When Mrs. Kelley found him he was hugging a Teddy bear while he waited for his sentence. Mrs. Kelley gives the full story of Gainer's case in the Survey for June 20, 1914, with pictures of the colored and white Juvenile Courts and a vivid account of their contrasting conditions. 

The colored court is in an old six-room cottage, badly equipped, but kept clean through the efforts of Mrs. Julia Hook the matron in charge, who has been doing work for colored children since 1876. Mrs. Hook and her husband, both probation officers, have more than they can handle in caring for the boys and girls who are detained in this building night and day, since there is no place to send them. As the white judge has more than he can possibly do, there is no judge sitting in the colored court. Instead, a policeman is assigned to probation work. As Mrs. Kelley, this is a travesty of the juvenile court. 


COMPLAINTS reach us now and then of the attempt of representative universities and colleges of discriminate against colored students. A most aggravating case was that of a refined young girl of cultured parents who had won a scholarship in one of the large colleges. She matriculated and was settled in her room on the campus when her roommate arrived. The roommate came from Nashville, Tenn. The colored girl was asked to leave and was unable to secure a room on the campus or anywhere in the college town. One of the teachers, who is her staunch friend, took her in but was unable to solve more than the room problem. Then began the weary search for board which was finally only secured on condition that the young lady would act as waitress.

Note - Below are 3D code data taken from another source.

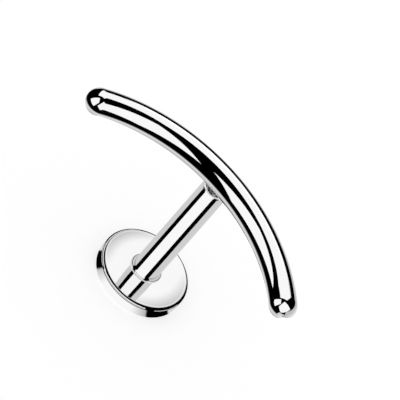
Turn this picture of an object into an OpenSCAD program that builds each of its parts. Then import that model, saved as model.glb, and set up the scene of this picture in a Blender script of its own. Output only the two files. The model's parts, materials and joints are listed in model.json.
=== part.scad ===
// Labret stud: a flat disc back with a straight post, and a curved bar that screws into the post.
// The stud stands on its disc. The origin is the centre of the disc's back, +Z runs up the post,
// the bar's two ends lie along X, and both ends bend towards -Y. Sizes are in millimetres.

/* [Disc back] */
// Diameter of the disc
disc_d = 4.05; // [3.2:0.05:5]
// Thickness of the disc
disc_t = 0.7; // [0.5:0.05:1.2]
// Radius of the disc's rounded edges
disc_edge_r = 0.14; // [0.06:0.01:0.2]

/* [Post] */
// Diameter of the post, 1.2 for 16 gauge and 1.6 for 14 gauge
post_d = 1.2; // [1.15:0.05:1.6]
// Length of the post, from the front of the disc to its open end
post_len = 6.3; // [4:0.05:12]
// Radius of the fillet at the foot of the post
foot_fillet_r = 0.14; // [0.05:0.01:0.3]
// Width of the chamfer round the post's open end
end_chamfer = 0.06; // [0.02:0.01:0.08]

/* [Curved bar] */
// Diameter of the bar
bar_d = 1.2; // [1.1:0.05:1.6]
// Radius of the bend, measured to the middle of the bar
bend_r = 8.1; // [6:0.1:12]
// Angle that the bar turns through on each side of the post
half_angle = 43.7; // [25:0.1:60]
// Depth of the flat seat cut into the underside of the bar
seat_depth = 0.07; // [0.05:0.01:0.2]
// Room between the rim of the post and the round wall of its seat
seat_side_gap = 0.03; // [0.01:0.01:0.1]
// Gap between the post's open end and the seat
seat_gap = 0.02; // [0.01:0.01:0.05]

/* [Threaded pin] */
// Diameter over the crests of the thread
pin_d = 0.88; // [0.7:0.01:0.95]
// Length of the pin below the seat
pin_len = 1.35; // [0.9:0.05:2]
// Distance from one thread to the next
thread_pitch = 0.225; // [0.15:0.005:0.25]
// Depth of the thread
thread_depth = 0.09; // [0.05:0.01:0.12]
// Length of the plain neck between the seat and the first thread
neck_len = 0.1; // [0.05:0.01:0.3]
// Length of the cone at the tip of the pin
tip_len = 0.12; // [0.05:0.01:0.2]

/* [Threaded hole] */
// Radial clearance between the pin and the hole
pin_clear = 0.03; // [0.01:0.01:0.06]
// Depth of the hole beyond the tip of the pin
hole_spare = 0.25; // [0.1:0.05:1]
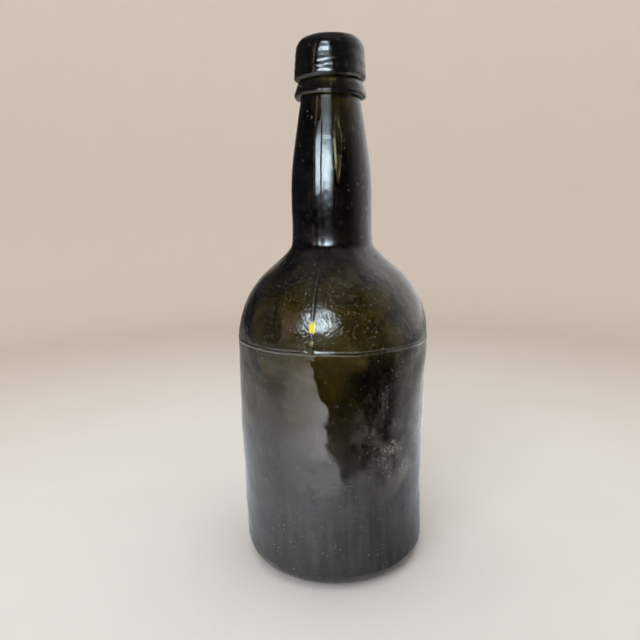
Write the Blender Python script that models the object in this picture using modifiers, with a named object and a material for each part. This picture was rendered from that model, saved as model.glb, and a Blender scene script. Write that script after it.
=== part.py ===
"""Antique dark olive glass bottle, blown in a three-piece mould, with an applied two-part lip.

Metres, +Z up. The origin is on the bottle's axis, in the plane that its base rests on.
The two shoulder moulds met in the plane X = 0, so the upright seams run at -Y and +Y.
The three objects are the three gathers of glass that the bottle was made from.
"""
import math

import bmesh
import bpy

# Names and finish
PARTS_COLLECTION = "antique_glass_bottle"
GUIDES_COLLECTION = "guides"
BODY_GLASS = (0.030, 0.028, 0.012)
COLLAR_GLASS = (0.018, 0.017, 0.010)

# Overall
HEIGHT = 0.240
SEGMENTS = 48                # facets round every turned piece
MERGE_DISTANCE = 0.00001
GAP = 0.0003                 # clearance between neighbouring gathers

# Base: a rounded heel, a flat ring to stand on, and a deep push-up with a small nipple
BASE_RADIUS = 0.0433         # body radius at the top of the heel
HEEL_RADIUS = 0.0090
BEARING_INNER = 0.0308       # inner edge of the flat ring
PUSH_UP_HEIGHT = 0.0200
NIPPLE_RADIUS = 0.0035
NIPPLE_DROP = 0.0016
FLOOR_THICKNESS = 0.0060

# Body: a slight taper up to the seam where the body mould met the shoulder moulds
BODY_TOP_RADIUS = 0.0446
BODY_WALL = 0.0031           # at the seam
HEEL_WALL = 0.0062
SEAM_HEIGHT = 0.1080
SEAM_RADIUS = 0.0453
SEAM_HALF_WIDTH = 0.0008

# Shoulder: part of an ellipse in section, hollowed where it turns up into the neck
DOME_RISE = 0.0425           # the ellipse's half-axis along Z
DOME_END = math.radians(48)
TURN_HEIGHT = 0.1482
TURN_RADIUS = 0.0204

# Neck: nearly straight, then swollen, then narrowing to the lip
NECK_ROOT_HEIGHT = 0.1535
NECK_ROOT_RADIUS = 0.0186
NECK_SWELL_HEIGHT = 0.1730
NECK_SWELL_RADIUS = 0.0186
NECK_UPPER_HEIGHT = 0.1895
NECK_UPPER_RADIUS = 0.0175
COLLAR_HEIGHT = 0.2140       # the neck is a plain cone from here up
COLLAR_RADIUS = 0.0136
NECK_END_HEIGHT = 0.2355
NECK_END_RADIUS = 0.0128
BORE_RADIUS = 0.0095         # at the mouth
NECK_WALLS = ((0.1380, 0.0036), (NECK_ROOT_HEIGHT, 0.0064), (NECK_SWELL_HEIGHT, 0.0078),
              (NECK_UPPER_HEIGHT, 0.0073), (COLLAR_HEIGHT, 0.0039))    # heights and walls there

# String ring: the lower collar, flared down to a sharp edge
RING_BOTTOM = 0.2150
RING_EDGE_HEIGHT = 0.2161
RING_EDGE_RADIUS = 0.0163
RING_UNDERSIDE_RADIUS = 0.0157
RING_WAIST_HEIGHT = 0.2190
RING_WAIST_RADIUS = 0.0154
RING_TOP = 0.2214
RING_TOP_RADIUS = 0.0145

# Lip band: the upper collar, widest at its lower edge, rounded over at the mouth
BAND_EDGE_HEIGHT = 0.2228
BAND_EDGE_RADIUS = 0.0162
BAND_EDGE_BEVEL = 0.0004
BAND_UPPER_RADIUS = 0.0154
CROWN_WIDTH = 0.0046         # how far the rounding comes in from the band's side
CROWN_RISE = 0.0058
MOUTH_ROUND = 0.0006

# Upright mould seams
RIB_RADIUS = 0.0011
RIB_STANDS_PROUD = 0.0004
RIB_END_HEIGHT = 0.2060


def arc(centre, half_axes, start, end, steps):
    """Points along an elliptical arc, with angles in radians from +X towards +Z."""
    angles = [start + (end - start) * step / steps for step in range(steps + 1)]
    return [(centre[0] + half_axes[0] * math.cos(angle),
             centre[1] + half_axes[1] * math.sin(angle)) for angle in angles]


def smooth(stations, steps):
    """Points along a Catmull-Rom curve through the stations, with steps to each stretch."""
    padded = [stations[0], *stations, stations[-1]]
    curve = []
    for four in zip(padded, padded[1:], padded[2:], padded[3:]):
        for step in range(steps):
            t = step / steps
            weights = (-t + 2 * t**2 - t**3, 2 - 5 * t**2 + 3 * t**3,
                       t + 4 * t**2 - 3 * t**3, t**3 - t**2)
            curve.append(tuple(0.5 * sum(weight * station[axis]
                                         for weight, station in zip(weights, four))
                               for axis in (0, 1)))
    return curve + [stations[-1]]


def inset(line, wall_at):
    """The line moved in from a skin that rises along it, by the wall at each height."""
    moved = []
    for before, here, after in zip([line[0], *line], line, [*line[1:], line[-1]]):
        run, rise = after[0] - before[0], after[1] - before[1]
        scale = wall_at(here[1]) / math.hypot(run, rise)
        moved.append((here[0] - rise * scale, here[1] + run * scale))
    return moved


def upper_skin():
    """The outer skin from the horizontal seam's height up to the neck's sheared end."""
    dome = arc((0, SEAM_HEIGHT), (BODY_TOP_RADIUS, DOME_RISE), 0, DOME_END, 8)
    stations = [dome[-1], (TURN_RADIUS, TURN_HEIGHT), (NECK_ROOT_RADIUS, NECK_ROOT_HEIGHT),
                (NECK_SWELL_RADIUS, NECK_SWELL_HEIGHT), (NECK_UPPER_RADIUS, NECK_UPPER_HEIGHT),
                (COLLAR_RADIUS, COLLAR_HEIGHT)]
    return dome[:-1] + smooth(stations, 3) + [(NECK_END_RADIUS, NECK_END_HEIGHT)]


def upper_wall(height):
    """Wall thickness above the seam: thick round the neck, thin again at the sheared end."""
    stations = ((SEAM_HEIGHT, BODY_WALL), *NECK_WALLS, (NECK_END_HEIGHT, NECK_END_RADIUS - BORE_RADIUS))
    for (low, wall), (high, next_wall) in zip(stations, stations[1:]):
        if height <= high:
            return wall + (next_wall - wall) * (height - low) / (high - low)
    return next_wall


def collar_seat(height):
    """Inner radius of a collar at a height, clear of the neck's cone."""
    slope = (NECK_END_RADIUS - COLLAR_RADIUS) / (NECK_END_HEIGHT - COLLAR_HEIGHT)
    return COLLAR_RADIUS + slope * (height - COLLAR_HEIGHT) + GAP


def inner_section():
    """The inside of the bottle, from the middle of its floor up to the neck's end."""
    foot = BASE_RADIUS - HEEL_WALL
    round_in = HEEL_RADIUS - HEEL_WALL
    crest = PUSH_UP_HEIGHT + FLOOR_THICKNESS
    floor = smooth([(0, crest), (0.30 * foot, 0.92 * crest), (0.60 * foot, 0.55 * crest),
                    (foot - round_in, FLOOR_THICKNESS)], 2)
    corner = arc((foot - round_in, FLOOR_THICKNESS + round_in), (round_in, round_in),
                 -0.5 * math.pi, 0, 3)
    return floor[:-1] + corner + inset(upper_skin(), upper_wall)


def outer_section():
    """The outside of the bottle, from the neck's end down and under to the nipple."""
    above_seam = [point for point in upper_skin() if point[1] > SEAM_HEIGHT + SEAM_HALF_WIDTH]
    seam = [(BODY_TOP_RADIUS, SEAM_HEIGHT + SEAM_HALF_WIDTH),
            (SEAM_RADIUS, SEAM_HEIGHT + 0.4 * SEAM_HALF_WIDTH),
            (SEAM_RADIUS, SEAM_HEIGHT - 0.4 * SEAM_HALF_WIDTH),
            (BODY_TOP_RADIUS, SEAM_HEIGHT - SEAM_HALF_WIDTH)]
    heel = arc((BASE_RADIUS - HEEL_RADIUS, HEEL_RADIUS), (HEEL_RADIUS, HEEL_RADIUS),
               0, -0.5 * math.pi, 6)
    push_up = smooth([(BEARING_INNER, 0), (0.92 * BEARING_INNER, 0.16 * PUSH_UP_HEIGHT),
                      (0.60 * BEARING_INNER, 0.68 * PUSH_UP_HEIGHT),
                      (0.32 * BEARING_INNER, 0.94 * PUSH_UP_HEIGHT),
                      (NIPPLE_RADIUS, PUSH_UP_HEIGHT)], 2)
    nipple = arc((0, PUSH_UP_HEIGHT), (NIPPLE_RADIUS, -NIPPLE_DROP), 0, 0.5 * math.pi, 3)
    nipple[-1] = (0, PUSH_UP_HEIGHT - NIPPLE_DROP)
    return above_seam[::-1] + seam + heel + push_up[:-1] + nipple


def ring_section():
    """The string ring's section, from the foot of its inner side."""
    flare = smooth([(RING_TOP_RADIUS, RING_TOP), (RING_WAIST_RADIUS, RING_WAIST_HEIGHT),
                    (RING_EDGE_RADIUS, RING_EDGE_HEIGHT)], 3)
    return [(collar_seat(RING_BOTTOM), RING_BOTTOM), (collar_seat(RING_TOP), RING_TOP),
            *flare, (RING_UNDERSIDE_RADIUS, RING_BOTTOM)]


def band_section():
    """The lip band's section, from the foot of its inner side."""
    bottom = RING_TOP + GAP
    ledge = NECK_END_HEIGHT + GAP
    mouth = arc((BORE_RADIUS + MOUTH_ROUND, HEIGHT - MOUTH_ROUND), (MOUTH_ROUND, MOUTH_ROUND),
                math.pi, 0.5 * math.pi, 3)
    crown = arc((BAND_UPPER_RADIUS - CROWN_WIDTH, HEIGHT - CROWN_RISE), (CROWN_WIDTH, CROWN_RISE),
                0.5 * math.pi, 0, 8)
    return [(collar_seat(bottom), bottom), (collar_seat(ledge), ledge), (BORE_RADIUS, ledge),
            *mouth, *crown,
            (BAND_EDGE_RADIUS, BAND_EDGE_HEIGHT + BAND_EDGE_BEVEL),
            (BAND_EDGE_RADIUS - BAND_EDGE_BEVEL, BAND_EDGE_HEIGHT),
            (RING_TOP_RADIUS, bottom)]


def glass(name, colour):
    """A glossy dark glass finish."""
    material = bpy.data.materials.new(name)
    material.use_nodes = True
    shader = material.node_tree.nodes["Principled BSDF"]
    shader.inputs["Base Color"].default_value = (*colour, 1)
    shader.inputs["Roughness"].default_value = 0.12
    shader.inputs["Metallic"].default_value = 0
    return material


def add_object(name, data, collection):
    """Link a new object that shows the data."""
    item = bpy.data.objects.new(name, data)
    collection.objects.link(item)
    return item


def turned(name, section, closed, colour, collection):
    """A piece turned about Z from a section that runs down its outer side."""
    links = [(index, index + 1) for index in range(len(section) - 1)]
    if closed:
        links.append((len(section) - 1, 0))
    mesh = bpy.data.meshes.new(name)
    mesh.from_pydata([(x, 0, z) for x, z in section], links, [])
    mesh.materials.append(glass(name + "_glass", colour))
    item = add_object(name, mesh, collection)
    screw = item.modifiers.new("Turn", "SCREW")
    screw.steps = SEGMENTS
    screw.render_steps = SEGMENTS
    screw.use_merge_vertices = True
    screw.merge_threshold = MERGE_DISTANCE
    screw.use_smooth_shade = True
    return item


def seam_rib(name, side, collection):
    """A bar along the shoulder and neck, sunk until only a low rib stands proud."""
    skin = [point for point in upper_skin() if point[1] < RIB_END_HEIGHT]
    curve = bpy.data.curves.new(name, "CURVE")
    curve.dimensions = "3D"
    curve.bevel_depth = RIB_RADIUS
    curve.bevel_resolution = 1
    curve.use_fill_caps = True
    line = curve.splines.new("POLY")
    line.points.add(len(skin) - 1)
    for index, (x, z) in enumerate(skin):
        at_end = index == len(skin) - 1
        sunk = 1.3 * RIB_RADIUS if at_end else RIB_RADIUS - RIB_STANDS_PROUD
        line.points[index].co = (0, side * (x - sunk), z, 1)
    guide = add_object(name, curve, collection)
    evaluated = guide.evaluated_get(bpy.context.evaluated_depsgraph_get())
    mesh = bpy.data.meshes.new_from_object(evaluated)
    bpy.data.objects.remove(guide)
    work = bmesh.new()
    work.from_mesh(mesh)
    bmesh.ops.remove_doubles(work, verts=work.verts, dist=MERGE_DISTANCE)
    work.to_mesh(mesh)
    work.free()
    rib = add_object(name, mesh, collection)
    rib.hide_render = True
    rib.display_type = "WIRE"
    return rib


def join(item, addition):
    """Unite an addition with an item."""
    union = item.modifiers.new("Join " + addition.name, "BOOLEAN")
    union.operation = "UNION"
    union.solver = "EXACT"
    union.object = addition


def main():
    for item in list(bpy.data.objects):
        bpy.data.objects.remove(item)
    parts = bpy.data.collections.new(PARTS_COLLECTION)
    guides = bpy.data.collections.new(GUIDES_COLLECTION)
    for collection in (parts, guides):
        bpy.context.scene.collection.children.link(collection)

    bottle = turned("blown_bottle", inner_section() + outer_section(), False, BODY_GLASS, parts)
    join(bottle, seam_rib("front_seam_rib", -1, guides))
    join(bottle, seam_rib("rear_seam_rib", 1, guides))
    turned("string_ring", ring_section(), True, COLLAR_GLASS, parts)
    turned("lip_band", band_section(), True, COLLAR_GLASS, parts)


main()
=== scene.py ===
import math

import bpy
import numpy as np
from mathutils import Matrix, Vector


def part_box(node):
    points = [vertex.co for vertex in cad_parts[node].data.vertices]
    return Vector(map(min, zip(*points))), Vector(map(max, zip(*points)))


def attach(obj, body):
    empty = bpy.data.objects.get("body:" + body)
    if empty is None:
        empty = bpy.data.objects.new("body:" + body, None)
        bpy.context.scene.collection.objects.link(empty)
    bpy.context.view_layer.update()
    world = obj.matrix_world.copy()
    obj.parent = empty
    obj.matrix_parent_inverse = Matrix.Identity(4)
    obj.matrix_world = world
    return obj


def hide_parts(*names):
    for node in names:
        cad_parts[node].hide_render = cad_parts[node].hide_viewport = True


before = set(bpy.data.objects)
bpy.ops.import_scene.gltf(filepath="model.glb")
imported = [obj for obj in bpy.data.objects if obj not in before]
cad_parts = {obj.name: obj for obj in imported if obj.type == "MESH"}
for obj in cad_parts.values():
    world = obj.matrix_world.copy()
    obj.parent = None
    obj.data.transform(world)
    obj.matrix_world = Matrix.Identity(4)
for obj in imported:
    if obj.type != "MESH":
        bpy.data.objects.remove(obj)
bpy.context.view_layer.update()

# Camera: a hand-held close view, a little to the right of the front seam
CAMERA_AZIMUTH = math.radians(11.3)
CAMERA_DISTANCE = 0.2737
CAMERA_HEIGHT = 0.1633
CAMERA_PITCH = math.radians(10.14)
CAMERA_YAW = math.radians(-1.26)
CAMERA_ROLL = math.radians(-0.77)
CAMERA_LENS = 32.63

TWO_PI = 2 * math.pi
MM = 0.001
FRONT = -0.5 * math.pi           # direction of the front seam, an angle about Z
TOWARDS_CAMERA = FRONT + CAMERA_AZIMUTH

SAME_PLACE = 2e-6                # closer than this counts as touching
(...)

Though she had never done work of this kind she pluckily determined to stay on the ground and fight out her battle. Meantime, the Association was working hard to reach the proper authorities. Had the girl become discouraged and gone home we would have been able to do nothing. Fortunately, a friend of the colored people on the board of trustees of the college became interested and succeeded in getting the girl on the campus in a delightful room where she is entitled to all privileges of the college, including, of course, the dining room. Best of all, she is becoming popular with her classmates and through her charming personality is winning friends for her race.

No case that the Association has won has given more satisfaction than this victory which would have been impossibly had it not been for the courage and character of the young girl.